Oh, how horrible that they did that Jada! Though I imagine it’s called creative license?
“Pac never said goodbye to me before leaving for LA. He had to leave abruptly and it wasn't to pursue his career.”
Again, this is awful? This is bad filmmaking? Sit down.
“I've never been to any of Pac's shows by his request. We never had an argument backstage. ... The reimagining of my relationship to Pac has been deeply hurtful.”
But that’s what most biopics are, Jada ... reimaginings. Seriously, find me one film about a real person that doesn’t change a few details and switch things around for dramatic effect.

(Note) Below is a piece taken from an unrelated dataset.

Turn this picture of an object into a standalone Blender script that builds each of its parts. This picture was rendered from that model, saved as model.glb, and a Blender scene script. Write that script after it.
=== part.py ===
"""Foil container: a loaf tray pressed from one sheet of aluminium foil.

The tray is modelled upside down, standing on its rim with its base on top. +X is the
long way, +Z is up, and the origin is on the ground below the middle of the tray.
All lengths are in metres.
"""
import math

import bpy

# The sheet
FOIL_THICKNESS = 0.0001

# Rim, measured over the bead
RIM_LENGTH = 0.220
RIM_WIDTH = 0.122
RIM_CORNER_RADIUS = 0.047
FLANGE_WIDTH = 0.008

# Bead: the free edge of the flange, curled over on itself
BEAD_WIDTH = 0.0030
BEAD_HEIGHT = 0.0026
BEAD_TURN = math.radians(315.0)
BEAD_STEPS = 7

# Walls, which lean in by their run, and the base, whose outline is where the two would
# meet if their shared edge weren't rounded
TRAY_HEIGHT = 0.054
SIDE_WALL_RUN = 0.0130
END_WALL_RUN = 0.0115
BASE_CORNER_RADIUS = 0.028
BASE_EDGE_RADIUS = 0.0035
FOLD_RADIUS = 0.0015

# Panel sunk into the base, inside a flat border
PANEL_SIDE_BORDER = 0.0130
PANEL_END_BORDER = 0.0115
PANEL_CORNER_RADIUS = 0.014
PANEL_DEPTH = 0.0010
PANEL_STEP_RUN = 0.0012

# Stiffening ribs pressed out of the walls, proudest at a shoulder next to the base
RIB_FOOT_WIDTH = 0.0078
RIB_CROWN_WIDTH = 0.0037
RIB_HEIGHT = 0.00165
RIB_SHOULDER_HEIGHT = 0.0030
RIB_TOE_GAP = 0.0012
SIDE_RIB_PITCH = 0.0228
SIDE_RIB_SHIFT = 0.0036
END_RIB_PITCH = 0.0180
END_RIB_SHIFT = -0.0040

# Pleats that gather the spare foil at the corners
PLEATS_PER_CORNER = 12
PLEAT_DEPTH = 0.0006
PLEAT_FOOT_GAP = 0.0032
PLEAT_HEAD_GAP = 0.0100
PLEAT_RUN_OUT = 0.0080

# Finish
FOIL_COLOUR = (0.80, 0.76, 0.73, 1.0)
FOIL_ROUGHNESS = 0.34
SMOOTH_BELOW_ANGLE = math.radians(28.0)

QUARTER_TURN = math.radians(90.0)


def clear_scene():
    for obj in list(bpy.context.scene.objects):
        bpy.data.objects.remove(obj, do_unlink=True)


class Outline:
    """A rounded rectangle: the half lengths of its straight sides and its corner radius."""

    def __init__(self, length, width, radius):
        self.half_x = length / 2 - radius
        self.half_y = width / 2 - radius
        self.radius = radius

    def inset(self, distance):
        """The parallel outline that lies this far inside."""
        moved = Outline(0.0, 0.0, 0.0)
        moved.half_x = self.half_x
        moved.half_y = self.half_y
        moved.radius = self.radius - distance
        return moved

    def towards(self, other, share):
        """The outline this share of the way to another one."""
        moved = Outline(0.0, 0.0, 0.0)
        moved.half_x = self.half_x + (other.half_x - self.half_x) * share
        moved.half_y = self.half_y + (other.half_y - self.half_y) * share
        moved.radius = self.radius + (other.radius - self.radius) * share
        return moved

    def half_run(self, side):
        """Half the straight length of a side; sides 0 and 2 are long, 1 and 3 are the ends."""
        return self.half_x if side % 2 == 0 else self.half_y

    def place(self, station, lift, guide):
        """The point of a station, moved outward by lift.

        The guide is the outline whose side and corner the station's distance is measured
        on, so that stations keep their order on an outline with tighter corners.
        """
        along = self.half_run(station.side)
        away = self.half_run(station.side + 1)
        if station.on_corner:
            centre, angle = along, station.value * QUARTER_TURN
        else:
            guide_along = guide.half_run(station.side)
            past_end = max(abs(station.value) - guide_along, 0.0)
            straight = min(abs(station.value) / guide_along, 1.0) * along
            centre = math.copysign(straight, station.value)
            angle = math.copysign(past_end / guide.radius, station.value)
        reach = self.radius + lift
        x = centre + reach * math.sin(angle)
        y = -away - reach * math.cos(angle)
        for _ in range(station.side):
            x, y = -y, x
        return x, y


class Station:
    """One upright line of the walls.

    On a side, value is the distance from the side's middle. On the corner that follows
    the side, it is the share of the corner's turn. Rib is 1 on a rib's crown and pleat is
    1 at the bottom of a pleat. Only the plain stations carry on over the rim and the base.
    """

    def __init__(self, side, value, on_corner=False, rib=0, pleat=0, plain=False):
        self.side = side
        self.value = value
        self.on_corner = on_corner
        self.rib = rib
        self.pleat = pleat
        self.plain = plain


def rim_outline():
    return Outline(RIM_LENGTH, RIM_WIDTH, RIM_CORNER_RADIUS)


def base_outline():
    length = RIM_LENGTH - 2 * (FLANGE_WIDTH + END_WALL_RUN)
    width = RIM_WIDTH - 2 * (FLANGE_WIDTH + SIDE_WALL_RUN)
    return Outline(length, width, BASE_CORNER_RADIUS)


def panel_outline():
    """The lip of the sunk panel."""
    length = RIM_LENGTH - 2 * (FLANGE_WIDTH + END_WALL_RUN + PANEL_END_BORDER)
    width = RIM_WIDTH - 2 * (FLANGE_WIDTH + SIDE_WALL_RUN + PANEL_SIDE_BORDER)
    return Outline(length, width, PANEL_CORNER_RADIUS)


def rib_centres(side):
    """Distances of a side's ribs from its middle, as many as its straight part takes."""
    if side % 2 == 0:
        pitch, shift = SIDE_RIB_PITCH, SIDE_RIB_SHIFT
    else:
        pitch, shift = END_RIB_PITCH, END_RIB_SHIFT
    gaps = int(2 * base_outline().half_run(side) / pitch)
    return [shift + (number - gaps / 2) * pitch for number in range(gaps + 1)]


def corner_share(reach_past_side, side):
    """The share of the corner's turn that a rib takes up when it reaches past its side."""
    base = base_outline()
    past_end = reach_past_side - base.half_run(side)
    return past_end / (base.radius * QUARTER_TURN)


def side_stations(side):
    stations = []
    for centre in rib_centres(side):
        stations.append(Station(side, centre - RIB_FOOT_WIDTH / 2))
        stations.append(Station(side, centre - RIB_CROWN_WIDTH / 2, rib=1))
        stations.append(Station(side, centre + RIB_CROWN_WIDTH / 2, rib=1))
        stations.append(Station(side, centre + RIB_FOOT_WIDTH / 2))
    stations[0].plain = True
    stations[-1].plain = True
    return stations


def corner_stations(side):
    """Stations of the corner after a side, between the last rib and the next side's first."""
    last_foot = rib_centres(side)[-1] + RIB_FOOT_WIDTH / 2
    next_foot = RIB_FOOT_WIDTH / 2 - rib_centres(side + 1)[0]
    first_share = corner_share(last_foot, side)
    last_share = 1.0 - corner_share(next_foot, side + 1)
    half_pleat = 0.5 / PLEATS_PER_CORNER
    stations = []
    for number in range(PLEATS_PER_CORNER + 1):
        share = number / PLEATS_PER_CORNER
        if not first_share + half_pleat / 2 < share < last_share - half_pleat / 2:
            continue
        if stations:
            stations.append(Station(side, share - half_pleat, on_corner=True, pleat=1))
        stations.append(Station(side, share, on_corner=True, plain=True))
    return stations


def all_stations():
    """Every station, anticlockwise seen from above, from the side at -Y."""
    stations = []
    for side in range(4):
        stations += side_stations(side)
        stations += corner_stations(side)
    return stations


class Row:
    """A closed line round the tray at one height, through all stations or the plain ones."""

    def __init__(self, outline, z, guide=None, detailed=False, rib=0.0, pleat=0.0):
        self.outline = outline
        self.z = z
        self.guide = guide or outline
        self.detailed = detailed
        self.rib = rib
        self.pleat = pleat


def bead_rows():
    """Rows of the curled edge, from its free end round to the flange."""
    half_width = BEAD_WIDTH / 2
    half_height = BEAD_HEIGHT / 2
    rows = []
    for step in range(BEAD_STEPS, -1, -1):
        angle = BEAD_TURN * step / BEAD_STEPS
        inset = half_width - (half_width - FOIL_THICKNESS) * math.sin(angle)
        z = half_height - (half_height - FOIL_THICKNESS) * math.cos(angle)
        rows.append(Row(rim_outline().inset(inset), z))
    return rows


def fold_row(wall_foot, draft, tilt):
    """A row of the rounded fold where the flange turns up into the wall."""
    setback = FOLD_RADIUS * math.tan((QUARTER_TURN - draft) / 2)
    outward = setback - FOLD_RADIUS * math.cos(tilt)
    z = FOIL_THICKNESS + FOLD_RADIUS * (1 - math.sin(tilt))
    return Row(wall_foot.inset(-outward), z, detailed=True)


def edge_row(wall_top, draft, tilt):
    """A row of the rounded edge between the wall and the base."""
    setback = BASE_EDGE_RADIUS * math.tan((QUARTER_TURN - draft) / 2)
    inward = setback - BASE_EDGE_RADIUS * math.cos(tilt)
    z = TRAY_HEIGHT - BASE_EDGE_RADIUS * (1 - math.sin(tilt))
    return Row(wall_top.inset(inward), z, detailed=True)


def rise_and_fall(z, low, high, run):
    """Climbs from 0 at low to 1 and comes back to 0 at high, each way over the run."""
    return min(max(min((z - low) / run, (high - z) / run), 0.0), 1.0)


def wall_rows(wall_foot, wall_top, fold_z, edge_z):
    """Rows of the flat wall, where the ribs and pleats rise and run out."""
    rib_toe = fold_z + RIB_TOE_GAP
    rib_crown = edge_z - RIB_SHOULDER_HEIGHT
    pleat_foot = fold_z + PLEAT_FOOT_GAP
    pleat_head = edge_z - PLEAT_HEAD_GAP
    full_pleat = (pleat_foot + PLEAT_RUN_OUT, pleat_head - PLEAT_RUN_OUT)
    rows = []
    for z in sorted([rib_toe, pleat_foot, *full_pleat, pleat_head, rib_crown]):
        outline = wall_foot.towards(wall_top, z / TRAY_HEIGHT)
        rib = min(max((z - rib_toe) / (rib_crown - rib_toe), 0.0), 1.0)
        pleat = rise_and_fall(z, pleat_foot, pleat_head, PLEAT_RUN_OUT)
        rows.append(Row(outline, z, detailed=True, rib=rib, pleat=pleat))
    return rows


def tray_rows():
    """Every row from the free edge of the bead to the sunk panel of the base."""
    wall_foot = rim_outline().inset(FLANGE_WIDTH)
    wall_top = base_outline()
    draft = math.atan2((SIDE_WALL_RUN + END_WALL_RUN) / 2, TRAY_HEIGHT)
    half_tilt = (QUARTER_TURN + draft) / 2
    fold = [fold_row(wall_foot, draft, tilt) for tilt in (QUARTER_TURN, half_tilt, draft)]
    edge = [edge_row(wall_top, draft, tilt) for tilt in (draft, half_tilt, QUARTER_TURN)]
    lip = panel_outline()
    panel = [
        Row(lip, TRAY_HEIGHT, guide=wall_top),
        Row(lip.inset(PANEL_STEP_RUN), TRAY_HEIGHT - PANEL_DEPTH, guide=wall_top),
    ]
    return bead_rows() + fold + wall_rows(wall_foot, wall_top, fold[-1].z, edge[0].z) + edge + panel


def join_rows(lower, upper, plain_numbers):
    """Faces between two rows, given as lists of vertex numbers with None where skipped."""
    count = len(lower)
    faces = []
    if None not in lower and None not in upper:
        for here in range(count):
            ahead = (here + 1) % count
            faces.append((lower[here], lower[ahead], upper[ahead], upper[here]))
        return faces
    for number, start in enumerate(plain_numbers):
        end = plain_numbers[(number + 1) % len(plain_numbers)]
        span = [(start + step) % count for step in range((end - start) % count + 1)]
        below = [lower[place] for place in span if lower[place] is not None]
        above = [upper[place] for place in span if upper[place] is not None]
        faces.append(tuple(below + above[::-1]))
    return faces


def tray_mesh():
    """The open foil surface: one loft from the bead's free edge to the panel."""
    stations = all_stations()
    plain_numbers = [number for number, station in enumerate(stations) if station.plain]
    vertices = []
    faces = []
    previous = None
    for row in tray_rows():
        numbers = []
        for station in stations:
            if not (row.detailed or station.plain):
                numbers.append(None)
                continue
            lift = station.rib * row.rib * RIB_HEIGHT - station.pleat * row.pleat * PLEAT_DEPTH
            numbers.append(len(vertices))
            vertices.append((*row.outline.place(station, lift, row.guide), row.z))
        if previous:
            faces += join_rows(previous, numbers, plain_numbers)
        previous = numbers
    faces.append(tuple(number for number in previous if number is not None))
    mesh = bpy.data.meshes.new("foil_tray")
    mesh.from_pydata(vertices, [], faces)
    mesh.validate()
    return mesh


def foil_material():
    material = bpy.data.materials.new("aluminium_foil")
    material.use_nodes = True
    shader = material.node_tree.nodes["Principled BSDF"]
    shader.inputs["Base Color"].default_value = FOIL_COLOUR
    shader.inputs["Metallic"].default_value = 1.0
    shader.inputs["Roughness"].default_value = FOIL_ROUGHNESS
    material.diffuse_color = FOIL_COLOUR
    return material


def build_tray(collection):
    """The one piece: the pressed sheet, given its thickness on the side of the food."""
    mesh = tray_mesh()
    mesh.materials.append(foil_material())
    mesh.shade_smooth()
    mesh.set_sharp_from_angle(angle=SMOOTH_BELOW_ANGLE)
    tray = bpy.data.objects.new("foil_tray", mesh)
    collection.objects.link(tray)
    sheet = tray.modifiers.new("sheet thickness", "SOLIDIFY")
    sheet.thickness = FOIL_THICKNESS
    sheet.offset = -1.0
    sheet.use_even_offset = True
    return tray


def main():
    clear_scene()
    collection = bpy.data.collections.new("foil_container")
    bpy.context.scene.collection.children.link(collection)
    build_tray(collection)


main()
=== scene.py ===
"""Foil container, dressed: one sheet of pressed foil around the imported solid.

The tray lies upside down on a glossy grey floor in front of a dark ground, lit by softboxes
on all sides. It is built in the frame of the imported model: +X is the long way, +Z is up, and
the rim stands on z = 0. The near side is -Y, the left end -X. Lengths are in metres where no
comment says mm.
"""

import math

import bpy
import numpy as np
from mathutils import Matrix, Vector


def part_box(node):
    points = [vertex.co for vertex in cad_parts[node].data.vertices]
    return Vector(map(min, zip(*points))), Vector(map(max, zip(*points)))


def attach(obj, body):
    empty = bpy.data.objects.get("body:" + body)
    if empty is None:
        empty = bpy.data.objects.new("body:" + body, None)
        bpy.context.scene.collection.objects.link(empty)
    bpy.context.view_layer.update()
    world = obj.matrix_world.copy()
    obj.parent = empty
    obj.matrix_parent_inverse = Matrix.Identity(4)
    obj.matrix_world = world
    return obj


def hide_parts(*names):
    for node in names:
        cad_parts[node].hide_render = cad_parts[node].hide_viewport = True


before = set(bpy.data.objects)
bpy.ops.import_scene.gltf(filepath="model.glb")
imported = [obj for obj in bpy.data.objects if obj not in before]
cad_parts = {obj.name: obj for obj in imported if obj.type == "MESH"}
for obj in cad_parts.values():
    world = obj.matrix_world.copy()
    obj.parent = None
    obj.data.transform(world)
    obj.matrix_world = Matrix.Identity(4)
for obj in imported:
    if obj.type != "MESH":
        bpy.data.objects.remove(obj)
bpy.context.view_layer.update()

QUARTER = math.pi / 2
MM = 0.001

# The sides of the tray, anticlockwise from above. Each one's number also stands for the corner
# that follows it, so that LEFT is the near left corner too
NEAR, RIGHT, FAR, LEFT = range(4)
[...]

I think Jada’s just mad that she and Will didn’t get to play the leads. So, again, Jada, sit down.
And ... back to Madge, who used social media, once again, to prove what a bitch she is, once again.
Taking to Instagram last Sunday, she posted a photo of her family with “Happy Mother’s Day” written across the top, in addition to a caption that made clear she knew exactly what day it was:
“And Happy Father’s Day to Me too because lets face it …………,,..,,,,,… Im the Mommy and the Daddy. I don’t care what the papers say.”
Lovely mother, you know, because her children, who have fathers, will see that bitchiness, but what does she care; it’s all about her.
Just days after a mistrial was declared in his sexual assault trial, Bill Cosby is said to be planning a motivational speaking tour ...
About what? How to drug and rape sixty women and not get arrested?
Oh, no, it’s not that at all. It’s about warning young athletes and even “married men” about the dangers of sex crime allegations.
Like I was saying ...
This hurts ... seriously. My favorite actor, three-time Oscar winner, Daniel Day-Lewis is retiring from acting.
It hurts. I have been a fan of DDL’s from the very beginning and am always amazed by his portrayals—from a young bleached blonde gay punk to freaking Abe Lincoln, and everything in between.
My Beautiful Laundrette. My Left Foot. In The Name Of The Father. The Unbearable Lightness of Being. Sunday, Bloody Sunday. A Room With A View. Gangs of New York. Nine. The Last of the Mohicans. There Will Be Blood. The Age of Innocence.
DDL has one last film set for release this fall: an untitled drama set in the world of high fashion directed by Paul Thomas Anderson.
Day-Lewis did not give a reason for his retirement but his spokeswoman, Leslee Dart said:
“Daniel Day-Lewis will no longer be working as an actor. He is immensely grateful to all of his collaborators and audiences over the many years. This is a private decision and neither he nor his representatives will make any further comment on this subject. ”
Day-Lewis is the only performer to ever win three best actor Oscars.
I’ll miss his films because all of them are brilliant.